The issue is that anti-racism requires openness, or exposing vulnerability, from whites and BIPOC, which is not a task everyone can do easily. Levine-Rasky takes author bell hooks’ account of white emotions as an example to explain whiteness’ functionality; particularly when hooks explains that white terror impacts how BIPOC live, from the way they love their closest family members, to how they address and express their emotions; hooks recalled white feminist women laughing at her and women of color for being distrustful or afraid of white people, revealing the lack of racial empathy to understand the pain racism inflicts through spirit-murder (145-146). Levine-Rasky uses several examples, including personal narratives and media resources, similar to hooks’ account, to exemplify Crenshaw’s Intersectionality and Foucault’s biopower on white emotionality and epistemology of ignorance. The white men who enter segregated Black social spaces to sell items are almost no different from white nationalists entering spaces to attack the Black community; they are invading by exploiting power relations (145). White terror depends on a relationship with the racialized Other to prove white supremacy, going back to the psychic mechanism.

One limitation of the text is that Levine-Rasky could have mentioned feminist philosopher Julia Kristeva’s abjection to explain further how whiteness functions through intersectionality and psychosocial level. In Powers of Horror (1984), Kristeva describes abjection as an emotional reaction, such as disgust or fear, towards any breakdown in meaning that loses the distinction between subject and object (65). Kristeva’s abjection would have further explained the main critical points in the psychosocial level of whiteness. In Whiteness Fractured, Levine-Rasky mentions how Western philosophy often interprets identity as dualistic and individualized rather than fluid communal (207). Levine-Rasky briefly mentions master-slave syndrome to explain the subconscious fear of losing selfhood for white people (96). Yet, if Levine-Rasky considered how abjection is part of the epistemology of ignorance and psychic mechanism, we could better understand white emotions like white disgust. Levine-Rasky mentions how white men project fear, envy, and desire against the racialized Other. Still, a discussion of how these emotions are rooted in historical racism, such as slavery or scientific racism, would further clarify how generational white feelings are in current society (163).

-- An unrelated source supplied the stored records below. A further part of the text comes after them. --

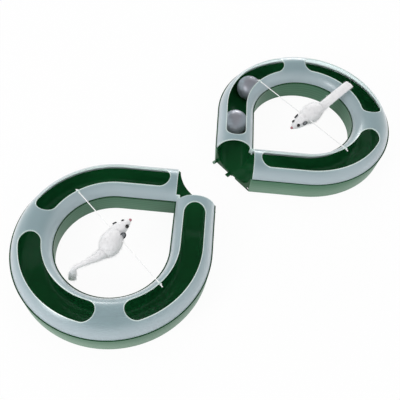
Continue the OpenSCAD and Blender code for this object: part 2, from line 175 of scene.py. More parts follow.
# Injection moulded polypropylene: polished in the trough and on the lip, where it is dark and glossy,
# and spark eroded on the skirts, where it is matt, with a paler colour that is painted light from the floor
def makeBasePlastic(v):
    material, tree, shader = newMaterial("mouldedPolypropylene")
    place = addNode(tree, "ShaderNodeTexCoord").outputs["Object"]
    offset, height = trackOffset(tree, place)
    side = addNode(tree, "ShaderNodeMath", {0: offset}, operation="ABSOLUTE").outputs[0]
    inward = addNode(tree, "ShaderNodeMath", {0: offset, 1: 0.0}, operation="LESS_THAN").outputs[0]

    # where the skirts are: outside the trough and below the lip
    near, far = v["lipFrom"]
    outside = addNode(tree, "ShaderNodeMapRange", {0: side, 1: near * mm, 2: far * mm},
                      **smooth).outputs[0]
    raised = addNode(tree, "ShaderNodeMath", {0: inward, 1: v["innerLip"] * mm, 2: height},
                     operation="MULTIPLY_ADD").outputs[0]
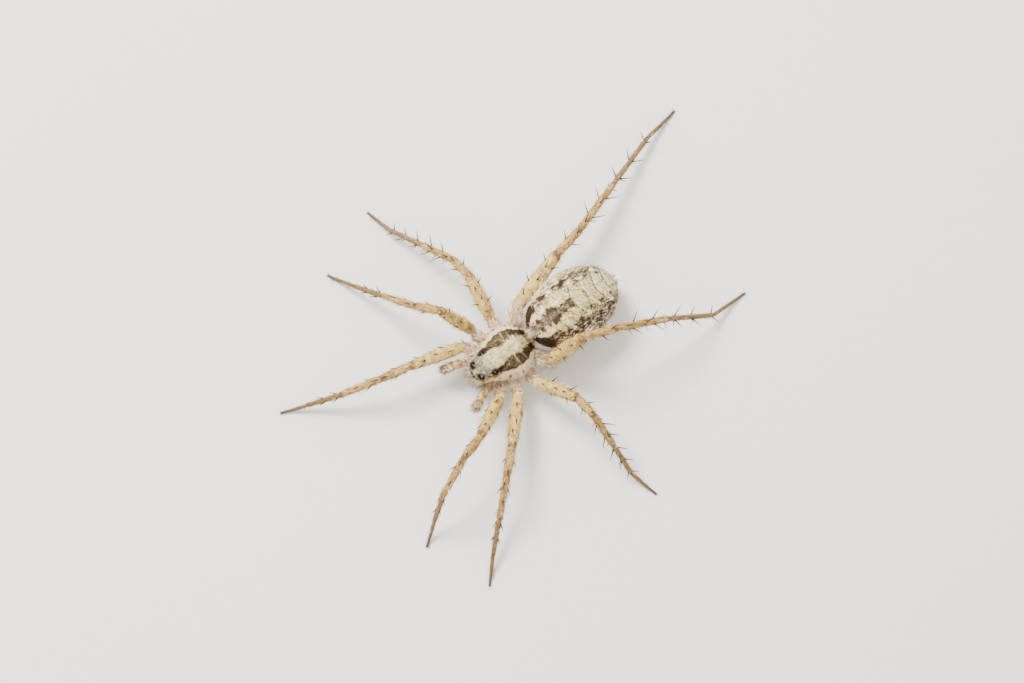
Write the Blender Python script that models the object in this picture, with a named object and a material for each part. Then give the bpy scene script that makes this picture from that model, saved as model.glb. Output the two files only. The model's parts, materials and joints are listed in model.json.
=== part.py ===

Whiteness Fractured helps us comprehend past and current issues regarding whiteness and its relationship with white supremacy, such as the appeal of “The Great Replacement” theory. This ethnonationalistic conspiracy theory argues that the non-European migrants’ ‘invasion’ will push white people into extinction. People often assume that white nationalists are too different from mainstream society to comprehend; however, Levine-Rasky maintains in Whiteness Fractured that this is a problematic idea to support. Levine-Rasky argues that white supremacy is more than cognitive biases, white supremacy roots in the emotionality and the complexity of whiteness. White emotions differ from regular ones as they root in Eurocentric values, significantly negative emotions like white guilt and white rage. As a result, anti-racist policies and practices that challenge Eurocentric values often cause white emotions and reactions to occur, and this process highlights the need for deradicalization work to ensure white emotions do not turn further towards white nationalism. Scholars researching white supremacy should consider reading this book to understand how whiteness impacts white people's perspective, identity, relationships, and emotionality, regardless of if they identify as not racists, anti-racists, or nationalists. The information provided by Levine-Rasky is also helpful for people uninformed with theories on race and racism in general, just as the psychanalysis resources Levine-Rasky provides will strike curiosity for readers who are unfamiliar with psychoanalysis as a philosophy.